• _Your goal_
What do the lines from the top of the data through the line with "the hinge end." say? Quote them exactly and include both ends.
──────── Data segment ────────
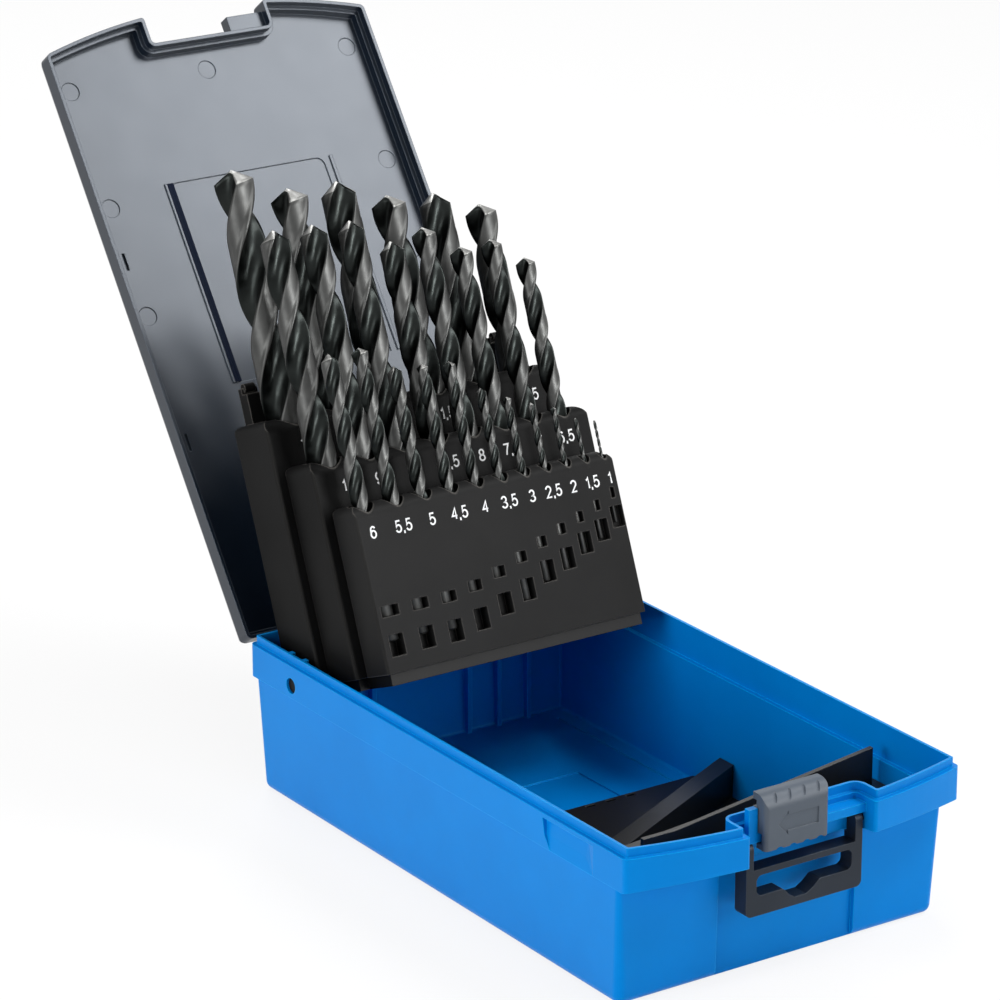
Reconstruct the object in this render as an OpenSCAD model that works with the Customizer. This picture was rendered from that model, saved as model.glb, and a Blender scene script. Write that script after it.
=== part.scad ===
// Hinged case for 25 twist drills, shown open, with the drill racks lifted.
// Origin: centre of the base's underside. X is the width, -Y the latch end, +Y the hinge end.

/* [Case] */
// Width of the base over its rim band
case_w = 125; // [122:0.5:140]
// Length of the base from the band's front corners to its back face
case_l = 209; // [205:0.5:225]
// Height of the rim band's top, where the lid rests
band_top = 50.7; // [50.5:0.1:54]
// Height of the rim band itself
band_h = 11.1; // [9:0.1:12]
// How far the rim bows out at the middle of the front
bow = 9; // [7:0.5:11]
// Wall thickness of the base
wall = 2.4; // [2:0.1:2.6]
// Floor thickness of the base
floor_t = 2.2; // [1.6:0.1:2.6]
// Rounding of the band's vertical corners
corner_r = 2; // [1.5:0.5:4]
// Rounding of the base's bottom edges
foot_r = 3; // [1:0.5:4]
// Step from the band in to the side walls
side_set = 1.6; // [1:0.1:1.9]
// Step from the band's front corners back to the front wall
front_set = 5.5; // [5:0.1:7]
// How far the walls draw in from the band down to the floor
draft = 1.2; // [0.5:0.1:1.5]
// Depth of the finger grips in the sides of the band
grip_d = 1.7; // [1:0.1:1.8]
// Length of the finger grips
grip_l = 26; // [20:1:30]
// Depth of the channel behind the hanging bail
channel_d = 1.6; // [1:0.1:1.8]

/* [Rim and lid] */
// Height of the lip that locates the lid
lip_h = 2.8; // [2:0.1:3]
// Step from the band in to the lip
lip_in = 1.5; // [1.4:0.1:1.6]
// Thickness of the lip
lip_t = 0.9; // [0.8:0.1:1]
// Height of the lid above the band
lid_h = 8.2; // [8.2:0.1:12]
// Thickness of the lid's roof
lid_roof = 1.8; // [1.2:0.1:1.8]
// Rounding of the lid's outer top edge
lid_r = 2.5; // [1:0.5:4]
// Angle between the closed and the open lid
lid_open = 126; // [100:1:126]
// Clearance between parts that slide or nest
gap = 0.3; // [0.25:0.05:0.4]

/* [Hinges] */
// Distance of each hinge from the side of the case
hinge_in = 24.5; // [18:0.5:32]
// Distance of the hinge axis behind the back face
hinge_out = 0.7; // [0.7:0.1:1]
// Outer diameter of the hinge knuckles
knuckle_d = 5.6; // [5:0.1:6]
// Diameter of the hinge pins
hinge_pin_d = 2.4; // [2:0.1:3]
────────
• _The solution_
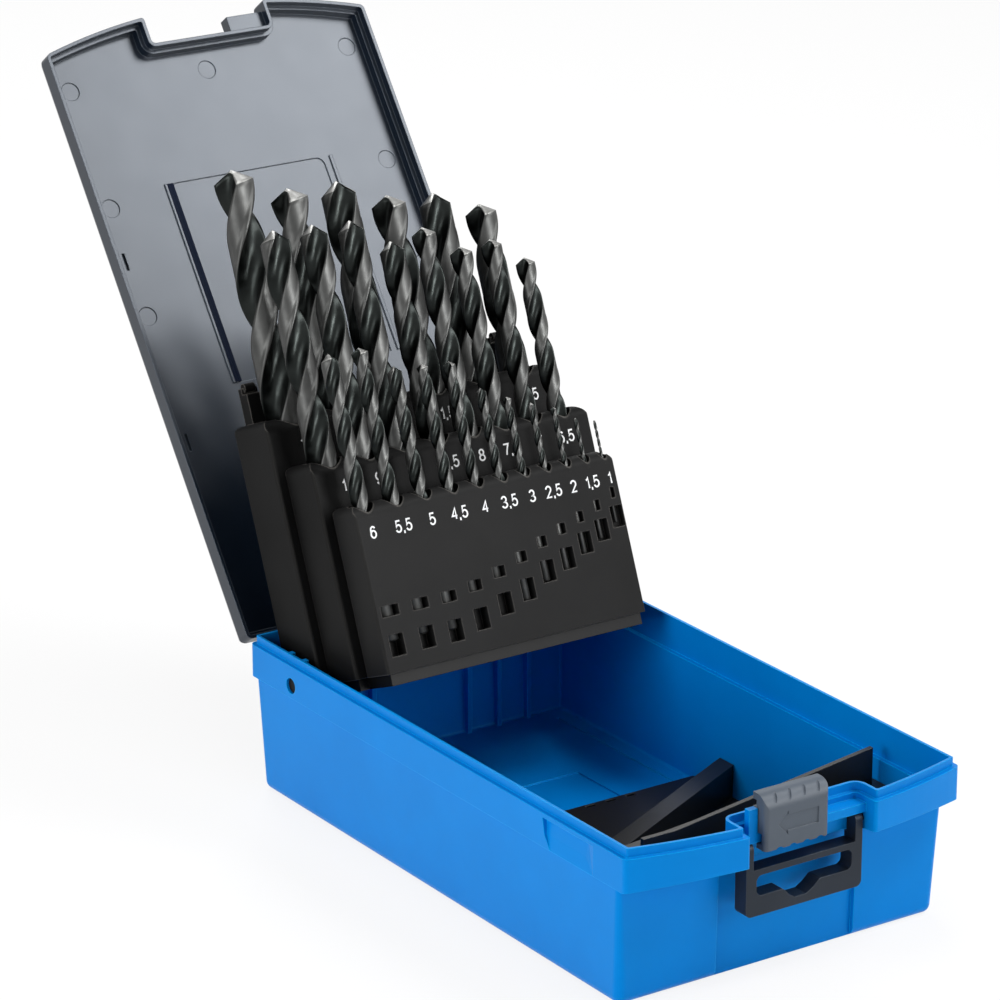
Reconstruct the object in this render as an OpenSCAD model that works with the Customizer. This picture was rendered from that model, saved as model.glb, and a Blender scene script. Write that script after it.
=== part.scad ===
// Hinged case for 25 twist drills, shown open, with the drill racks lifted.
// Origin: centre of the base's underside. X is the width, -Y the latch end, +Y the hinge end.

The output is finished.